Miller spent the rest of the three minutes questioning Tavlor on the real estate market in San Diego.
WHO YOU ARE MATTERS
Michael Murphy, a former publishing executive who now runs his own literary agency, was a little gentler, though apparently no more interested in Tavlor's book.
"This is a position book," he said. "With a book like this, who you are is as important as what you have to say."
Several dozen agents and editors were taking pitches at Wednesday's "pitch-slam" at the end of a one-day seminar that also included workshops on writing the perfect book proposal.

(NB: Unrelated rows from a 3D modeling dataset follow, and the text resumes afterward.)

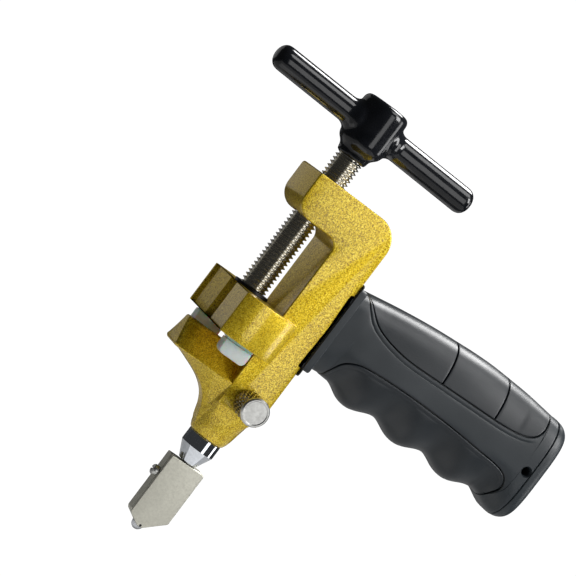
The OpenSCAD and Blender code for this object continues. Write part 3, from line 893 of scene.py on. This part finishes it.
def grip_point(x, angle):
    """Point of the grip's skin; angle -90 is the bottom line, 0 the near side and 90 the top line.
    Near the butt the sections lean, so that the finger pad's rear edge can curl forward."""
    lean = smooth_step(78.0, 95.9, x) * (1 - smooth_step(95.9, 99.9, x))
    x = x - 3.3 * lean * smooth_step(0.25, 1.0, -np.sin(angle))
    top, low, half = (along_line(line, x) for line in (top_line, low_line, width_line))
    power = 2 / along_line(power_line, x)
    c, s = np.cos(angle), np.sin(angle)
    y = -half * np.sign(c) * np.abs(c) ** power
    rise = np.sign(s) * np.abs(s) ** power
    z = (top + low) / 2 + (top - low) / 2 * rise
    along = smooth_step(12.0, 21.0, x) * (1 - smooth_step(97.0, 101.0, x))
    wave = 0.5 + 0.5 * np.cos(2 * math.pi * (x - GROOVE_AT) / GROOVE_PITCH)
    under = smooth_step(0.15, 0.92, -rise)
    z = z + GROOVE_DEPTH * wave * along * under
    flank = smooth_step(0.10, 0.60, -rise) * (1 - 0.6 * smooth_step(0.8, 1.0, -rise))
    y = y * (1 - 0.12 * wave * along * flank)
    return np.stack([x + 0 * y, y, z], -1)


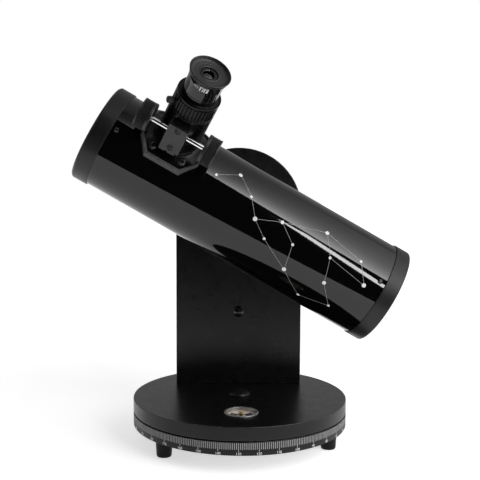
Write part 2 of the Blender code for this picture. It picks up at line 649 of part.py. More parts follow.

"Don't feel like you're a failure if you don't come out of here with a contract," Lauren Mosko, editor of writers' guide "Novel & Short Story Writer's Market," told her workshop.
Analyzing a pitch for a book of women's letters about lessons learned in adversity, she said: "It sounds like a really 'nice' book but there's nothing that really grabs me emotionally."
Among the other pitches were a memoir of raising kids in the "hotbed of commercial sex" that is Bangkok, a novel about Internet geeks, a memoir of police corruption, an expose of the adoption system and a parody of Fox cable show "The O'Reilly Factor."
Meg Leder, editor of nonfiction books at Penguin imprint Perigee, said by the end, "Everything's kind of a blur."
"A couple of things stand out that I may not hear about again, which is a bit like speed dating," she said.
One of those attracting most interest from the agents was a petite 15-year-old blond schoolgirl pitching what she called "a survival kit for kids turning into teenagers."
Kiki Freebery came along with her mother, a criminal defense attorney who was pitching her own legal thrillers.
Kiki hasn't written the book yet, or even a full-length proposal, but she said: "I met four people, all of them said they want to see my proposal."